SÃO PAULO, SP (FOLHAPRESS) – O presidente Luiz Inácio Lula da Silva (PT) afirmou nesta segunda-feira (11) que não sabia da existência do Tribunal Penal Internacional (TPI). A declaração foi dada em uma entrevista coletiva após a cúpula do G20, em Nova Déli, na Índia.
“Eu nem sabia da existência desse tribunal”, disse o petista, acrescentando que pretendia investigar a razão pela qual o Brasil era signatário do Estatuto de Roma, tratado fundador da corte, enquanto grandes potências como Estados Unidos e China não eram. “Me parece que os países do Conselho de Segurança da ONU não são signatários, só os ‘bagrinhos'”, completou.

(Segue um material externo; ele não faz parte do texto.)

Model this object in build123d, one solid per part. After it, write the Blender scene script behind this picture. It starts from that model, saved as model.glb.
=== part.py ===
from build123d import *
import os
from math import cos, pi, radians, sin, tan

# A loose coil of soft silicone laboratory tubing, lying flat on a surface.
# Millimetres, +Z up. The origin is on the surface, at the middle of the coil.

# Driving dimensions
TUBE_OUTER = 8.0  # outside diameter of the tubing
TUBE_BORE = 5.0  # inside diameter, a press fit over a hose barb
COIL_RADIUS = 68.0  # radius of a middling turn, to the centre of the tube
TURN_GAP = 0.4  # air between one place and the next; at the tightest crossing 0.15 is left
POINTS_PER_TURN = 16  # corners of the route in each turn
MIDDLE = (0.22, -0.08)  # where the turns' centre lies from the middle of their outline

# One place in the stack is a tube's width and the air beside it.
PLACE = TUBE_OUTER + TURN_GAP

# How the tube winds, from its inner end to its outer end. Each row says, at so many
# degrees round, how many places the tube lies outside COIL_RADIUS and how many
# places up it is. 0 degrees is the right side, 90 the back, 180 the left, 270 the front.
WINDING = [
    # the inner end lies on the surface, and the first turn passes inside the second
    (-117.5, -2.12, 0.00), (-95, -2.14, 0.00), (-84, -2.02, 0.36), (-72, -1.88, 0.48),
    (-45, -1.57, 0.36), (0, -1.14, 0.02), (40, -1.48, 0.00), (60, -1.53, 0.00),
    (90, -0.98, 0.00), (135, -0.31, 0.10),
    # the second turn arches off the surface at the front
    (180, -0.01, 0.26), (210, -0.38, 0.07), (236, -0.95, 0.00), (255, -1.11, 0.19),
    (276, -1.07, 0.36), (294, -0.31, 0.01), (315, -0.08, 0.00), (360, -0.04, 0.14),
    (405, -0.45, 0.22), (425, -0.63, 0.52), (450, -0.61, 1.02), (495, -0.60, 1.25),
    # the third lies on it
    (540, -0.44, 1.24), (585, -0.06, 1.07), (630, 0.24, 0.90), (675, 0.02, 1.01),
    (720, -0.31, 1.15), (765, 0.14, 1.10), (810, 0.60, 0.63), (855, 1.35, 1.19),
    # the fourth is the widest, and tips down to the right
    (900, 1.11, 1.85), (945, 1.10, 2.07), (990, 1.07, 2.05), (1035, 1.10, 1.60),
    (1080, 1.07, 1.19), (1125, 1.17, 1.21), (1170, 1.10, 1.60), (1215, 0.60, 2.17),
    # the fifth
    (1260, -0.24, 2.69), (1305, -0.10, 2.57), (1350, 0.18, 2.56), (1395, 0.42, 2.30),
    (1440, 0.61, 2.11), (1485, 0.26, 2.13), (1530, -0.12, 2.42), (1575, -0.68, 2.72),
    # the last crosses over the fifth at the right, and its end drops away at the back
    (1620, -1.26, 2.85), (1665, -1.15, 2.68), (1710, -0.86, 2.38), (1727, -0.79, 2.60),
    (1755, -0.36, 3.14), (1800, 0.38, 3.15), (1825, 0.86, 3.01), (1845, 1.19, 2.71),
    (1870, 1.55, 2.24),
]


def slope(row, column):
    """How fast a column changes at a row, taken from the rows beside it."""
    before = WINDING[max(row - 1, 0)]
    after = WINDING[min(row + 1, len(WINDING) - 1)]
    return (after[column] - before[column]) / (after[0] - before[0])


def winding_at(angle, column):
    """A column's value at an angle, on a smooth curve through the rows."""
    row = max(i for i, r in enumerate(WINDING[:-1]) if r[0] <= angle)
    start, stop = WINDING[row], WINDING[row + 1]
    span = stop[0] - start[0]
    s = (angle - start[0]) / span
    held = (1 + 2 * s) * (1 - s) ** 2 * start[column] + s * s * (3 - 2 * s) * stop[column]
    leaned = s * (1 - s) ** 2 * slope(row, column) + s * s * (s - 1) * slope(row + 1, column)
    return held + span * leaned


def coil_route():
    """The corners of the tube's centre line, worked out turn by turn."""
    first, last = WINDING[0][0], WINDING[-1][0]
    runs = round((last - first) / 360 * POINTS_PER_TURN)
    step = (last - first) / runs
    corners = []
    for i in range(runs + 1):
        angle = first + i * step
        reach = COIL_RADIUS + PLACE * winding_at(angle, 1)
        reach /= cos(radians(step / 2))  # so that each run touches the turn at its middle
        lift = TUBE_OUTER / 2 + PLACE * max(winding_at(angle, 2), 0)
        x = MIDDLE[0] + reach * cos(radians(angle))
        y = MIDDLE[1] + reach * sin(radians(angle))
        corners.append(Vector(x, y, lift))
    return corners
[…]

Na verdade, dos cinco membros permanentes do Conselho de Segurança, EUA, Rússia e China não aderiram ao TPI. França e Reino Unido, porém, são signatários do Estatuto de Roma e membros da corte. No total, a instituição reúne 123 países.
A corte, que tem sede em Haia, na Holanda, e foi criada em 1998, é responsável por investigar e julgar pessoas acusadas de infrações como crimes de guerra e crimes contra a humanidade, além de contra outros países. O Brasil assinou o documento em 2000, durante o governo Fernando Henrique Cardoso, e o incorporou à legislação brasileira em 2002, mesmo ano em que o TPI passou a funcionar de fato antes, portanto, de o petista assumir seu primeiro mandato na Presidência, em 2003.
Há, porém, uma série de evidências de que Lula tem, sim, conhecimento da existência do tribunal. Em fevereiro de 2003, ele se envolveu na indicação da primeira juíza brasileira a participar da corte, Sylvia Steiner. Além disso, conforme mostrou o Painel, ele e outras lideranças petistas manifestaram-se favoravelmente ao TPI nos últimos anos, defendendo que o órgão julgasse Jair Bolsonaro (PL) por crimes contra a humanidade relacionados à pandemia de Covid-19.
Em abril, por exemplo, durante visita à Espanha, o presidente disse que “um dia [Bolsonaro] será julgado em tribunal internacional pela atuação na pandemia”. Embora não tenha mencionado o TPI pelo nome, essa é a única corte internacional em que uma pessoa física pode ser julgada por crimes contra a humanidade.
A adesão do Brasil ao Estatuto de Roma voltou a ser tema de debate depois de um comentário de Lula a uma emissora indiana no sábado (9). Na ocasião, ele afirmou que o presidente da Rússia, Vladimir Putin, poderia vir ao Rio de Janeiro para participar da cúpula do G20 no ano que vem sem correr risco de ser preso. “Se eu for presidente do Brasil, e se ele [Putin] vier para o Brasil, não tem como ele ser preso”, disse.
A questão é que o russo é desde março alvo de um mandado de prisão do TPI por supostos crimes de guerra na Ucrânia. E o Brasil, como signatário do documento fundador do tribunal, em tese deveria se comprometer a cumprir suas ordens neste caso, prender Putin, que sempre negou as acusações.
Lula já tinha recuado da promessa no início do encontro com jornalistas desta segunda, afirmando que a decisão sobre uma eventual prisão de seu homólogo caberia à Justiça e não ao governo ou ao Congresso Nacional. “Espero que [até lá já] tenha acabado a guerra, espero que o tribunal tenha refeito sua posição, para que a gente possa voltar à normalidade”, afirmou.
O mandado do TPI, que acusa o presidente russo de não agir para impedir a deportação ilegal de crianças ucranianas de territórios ocupados por seu Exército, já o impediu de comparecer a pelo menos um evento internacional de peso este ano a cúpula do Brics, ocorrida no mês passado em Joanesburgo.
A África do Sul, que também é signatária do Estatuto de Roma, até desenhou uma estratégia para permitir a entrada do russo no país, afirmando que concederia imunidade a todos os líderes do Brics. Mas a pressão, inclusive interna, sobre o governo de Cyril Ramaphosa acabou fazendo com que ele e o Kremlin acordassem que a participação de Putin nos encontros fosse apenas virtual. A representação oficial do país coube, assim, ao chanceler Serguei Lavrov, que também substituiu seu chefe na cúpula do G20 deste fim de semana.